Hi Nick, I'm a first time reader, and thanks for writing a great article.

On Bob Brown's article, you appear to read this differently to me. I took Brown's proposed strategy to be a direct alternative to Andrew Wilkie's "no deals" strategy. If so, that means that the crossbench has at least these two options available to it, and the Greens will take one strategy and the community independents will take the other.

Brown's strategy is of course predicated on a party that expressly gives confidence to the ALP and no confidence to the LNP. And it requires a formal coalition to be formed to govern, which can increase involvement in governing from the crossbench at the cost of some political freedom.

Wilkie's strategy is to vote on everything on its merits. This keeps the crossbench outside of the government, but keeps them entirely free to accept or refuse policy compromises on their communities' behalf.

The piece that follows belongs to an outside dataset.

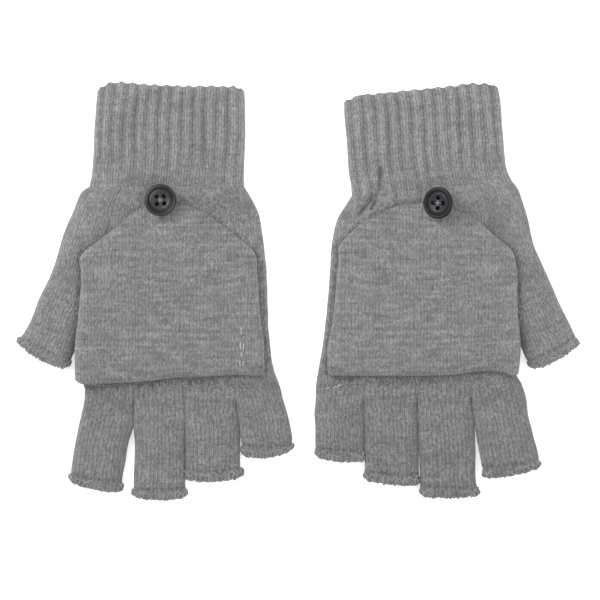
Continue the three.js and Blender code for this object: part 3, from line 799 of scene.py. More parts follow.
# tones: soft patches of (u, v, reach along u, reach along v, gain), on the flap or on all the rest
GLOVES = {
    "left": dict(
        side=-1, seam_middle=(-0.5, -0.15), button_turn=3, button_tilt=0, tail=(4.3, 77.0),
        tacking_on="flap",
        stitches=[((-33.4, 24), (-33.5, 20.9)), ((-33.1, 16.8), (-33.2, 13.6)), ((-34.6, 16.2), (-34.5, 14)),
                  ((-33.5, 12), (-33.6, 10.2)), ((-32.8, 8.3), (-33.0, 5.8)), ((-34.4, 8.1), (-34.2, 6.1))],
        splits={"index": EARLY, "middle": LATE, "ring": EARLY},
        splits_right={"middle": EARLY, "ring": LATE, "little": EARLY},
        cuff_top=profile((0, -3.8), (0.035, -1.6), (0.1, -0.4), (0.5, -0.2), (0.7, 0.2), (0.85, 1.2),
                         (0.93, 0.3), (0.97, -1.7), (1, -4.2)),
        rib_start=profile((0, 0.28), (0.4, 0.18), (1, 0.28)),
        flap_mouth=profile((0, 1.0), (0.02, 0.2), (0.06, 0.3), (0.13, 0.9), (0.43, 1.1), (0.7, -0.3),
                           (0.9, -0.6), (0.956, -0.4), (0.985, 0.5), (1, 1.5)),
        creases=[],
        tones=dict(
            under=[(30, 88, 6, 9, 0.16), (23, 79, 7, 6, -0.17), (-21, 82, 15, 5, -0.16),
                   (35, 115, 4.5, 24, 0.16), (-34, 115, 4.5, 24, 0.16), (0, 138, 40, 3.5, 0.14),
                   (-45, 36, 4, 22, 0.1), (-32, 77, 8, 8, -0.13), (37, 74, 6, 9, 0.1),
                   (31, -17, 9, 9, -0.08)],
            flap=[(1, 75, 8, 8, 0.12), (-42, 38, 5, 22, 0.13), (0, 30, 60, 45, -0.035)]),
        hand=outline(
            (-34.6, 90, 22.8, 90), (-38.4, 84, 25.4, 83), (-40.9, 79, 27.6, 76), (-43.7, 68, 31, 64),
            (-45.1, 56, 34.3, 52), (-45.6, 40, 37.7, 38), (-46.2, 26, 39.6, 26), (-47.4, 12, 39.4, 12),
            (-49.8, 2, 39.8, 1), (-51.7, -4, 40.3, -4)),
        thumb=outline(
            (22.8, 90, 38.0, 90), (23.8, 87.4, 41.2, 88), (25.4, 83, 43.8, 84.4),
            (27.6, 76, 47.3, 76.3), (31, 64, 51.6, 64), (34.3, 52, 56, 51.5), (37, 40, 58.5, 44.5),
            (39.6, 26.3, 62.4, 36.4), (43.2, 16.2, 66.9, 26.2), (47.6, 5.8, 71.2, 18)),
        index=outline(
            (17.2, -4, 40.3, -4), (16.9, -12, 40.9, -11), (16.7, -21, 43, -21),
            (19.2, -29.5, 44.9, -30), (20.9, -39.5, 46.6, -39), (23.4, -53, 47.7, -47.6)),
        middle=outline(
            (-6.7, -4, 17.2, -4), (-7.0, -12, 17.4, -12), (-7.2, -32, 17.2, -32),
            (-7.3, -45, 17.2, -45), (-7.5, -55, 17.2, -55.4)),
        ring=outline(
            (-30.8, -4, -6.7, -4), (-31.3, -10, -6.5, -12), (-32.5, -22, -6.5, -24),
            (-32.9, -36, -6.6, -36), (-33.3, -46, -6.9, -47)),
        little=outline(
            (-51.7, -4, -30.8, -4), (-53.2, -9.5, -30.8, -9.5), (-56, -19.7, -31.5, -19.7),
            (-57.6, -29, -32.4, -28), (-57.2, -33.8, -34.0, -36.4)),
        cuff=outline(
            (-34.6, 90, 38.0, 90), (-35.7, 104, 37.1, 104), (-36.2, 122, 36.7, 122),
            (-36.4, 137, 35, 138)),
        flap=outline(
            (-44.4, 1.7, 44.4, -2.0), (-44.7, 9.4, 44.7, 6), (-44.3, 17, 44.8, 14.6),
            (-43.2, 25.4, 43.6, 26), (-41.4, 43, 42.5, 38), (-40.6, 52, 41.9, 50), (-39.6, 59.5, 41.4, 58.5),
            (-36, 63.4, 37, 62.6), (-30.5, 68, 30.5, 67.6), (-22.5, 74, 22.4, 73.6), (-16, 78.2, 15.6, 79),
            (-9, 81, 9.5, 81.4), (-4, 82.2, 4.5, 82.6)),
    ),
    "right": dict(
        side=1, seam_middle=(0, 0.1), button_turn=42, button_tilt=-26, tail=(8.2, 74.0),
        tacking_on="hand",
        stitches=[((-42.3, -6), (-41.1, -5)), ((-40.7, -5.8), (-39.7, -4.4)), ((-39.4, -4.8), (-38.4, -4.3)),
                  ((-45.3, -6), (-44.2, -5.7))],
        splits={"index": EARLY, "middle": EARLY, "ring": EARLY},
        splits_right={"middle": EARLY, "ring": EARLY, "little": EARLY},
        cuff_top=profile((0, -1.8), (0.03, -0.4), (0.12, 1.5), (0.3, 1.5), (0.55, 1.2), (0.8, 1.6),
                         (0.95, -0.1), (1, -2.2)),
        rib_start=profile((0, 0.5), (0.2, 0.75), (0.5, 0.7), (0.62, 0.25), (1, 0.15)),
        flap_mouth=profile((0, 0.8), (0.02, 0.1), (0.5, 0), (0.62, 0.5), (0.8, 2.0), (0.88, 2.2),
                           (0.93, 1.4), (0.97, 0.0), (1, 0.6)),
        creases=[dict(path=[(-19.8, 97), (-20.4, 90), (-21.4, 84), (-24, 78.6)], deep=1.3, wide=1.0),
                 dict(path=[(-24, 84.5), (-25.4, 81.4), (-29.8, 75.6)], deep=1.5, wide=1.2)],
        tones=dict(
            under=[(2, 108, 60, 26, 0.07), (37.5, 112, 5, 24, 0.13), (-14, 88, 22, 6, 0.12),
                   (34, 88, 9, 7, 0.12), (-33, 80, 7, 6, 0.09), (29, 73.5, 8, 6, -0.11),
                   (44, 38, 5, 24, 0.14), (-5, -42, 60, 14, -0.07), (0, 133, 40, 3.5, 0.12)],
            flap=[(12, 73, 10, 8, 0.16), (43, 30, 5, 30, 0.1)]),
        hand=outline(
            (-33.6, 84.4, 26, 89.9), (-38.5, 77, 29, 82), (-41.5, 70, 31, 74), (-43.4, 60, 33.5, 62),
            (-44.2, 46.5, 36.5, 50), (-44.8, 38, 38.4, 40), (-46.1, 26.8, 40.6, 26), (-47.8, 13, 40.8, 13),
            (-49.8, 1.4, 43.2, 1), (-50.4, -4, 46.4, -4)),
        thumb=outline(
            (26, 89.9, 41.6, 91.6), (27.4, 86, 44.6, 87.6), (29, 82, 46.4, 82.4),
            (31, 74, 49.4, 73.2), (33.5, 62, 52.6, 61), (36.5, 50, 56.7, 51), (38.4, 40, 60.3, 43),
            (40.6, 26, 63.6, 35.5), (45, 14.5, 68.8, 25.2), (49.4, 4.6, 72.8, 16.2)),
        index=outline(
            (22, -4, 46.4, -4), (22.1, -10, 48.6, -9.5), (23.6, -20, 49.7, -19.5),
            (24.9, -30, 51.8, -29), (26.4, -39, 54, -37), (28.3, -47.6, 55.3, -42.6)),
        middle=outline(
            (-2.9, -4, 22, -4), (-3.2, -11, 22.5, -11), (-2.6, -24, 24.3, -22),
            (-2.1, -40, 24.8, -36), (-1.7, -49, 25.1, -49), (-1.4, -55.7, 26.5, -55.7)),
        ring=outline(
            (-27.6, -4, -2.9, -4), (-28.3, -11, -2.8, -11), (-27.8, -30, -1.8, -30),
            (-27.6, -48.3, -1.7, -50.6)),
        little=outline(
            (-50.4, -4, -27.6, -4), (-50.9, -14, -27.6, -12), (-51.1, -28, -27.0, -28),
            (-50.7, -37.4, -26.8, -39.4)),
        cuff=outline(
            (-33.6, 84.4, 41.6, 91.6), (-35.7, 95, 39.5, 98), (-37.1, 110, 38.3, 116),
            (-38.1, 124, 37.2, 131), (-38.4, 128.8, 36, 136.8)),
        flap=outline(
            (-45, 0.3, 44.4, 0.4), (-45.2, 6, 45.2, 7), (-45.3, 12, 45.7, 13.2),
            (-43.6, 22, 45.1, 22.1), (-41.2, 40, 43.9, 40), (-40.2, 54, 43.7, 52), (-39.6, 61.2, 41.6, 58.8),
            (-35.5, 66, 36.6, 63.6), (-30.1, 70.7, 32, 67.2), (-21.9, 75.2, 23, 74.3), (-15, 78.6, 15, 78),
            (-8.5, 80.4, 9, 80), (-3.5, 81, 5, 80.8)),
    ),
}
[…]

Both these strategies appear to have their pros and cons, so I don't think one is inherently better than the other. And of course, depending on the results, the major parties might be able to choose who they work with in minority, or one or the other party might be forced to work with both.

Hopefully, in the future the crossbench might get even larger, and then perhaps more forms of cooperative governance might be enabled. A super optimistic view would be a multi-partisan government of the most honest and collaborative MPs available. Maybe something like that could be the best of both worlds, who knows?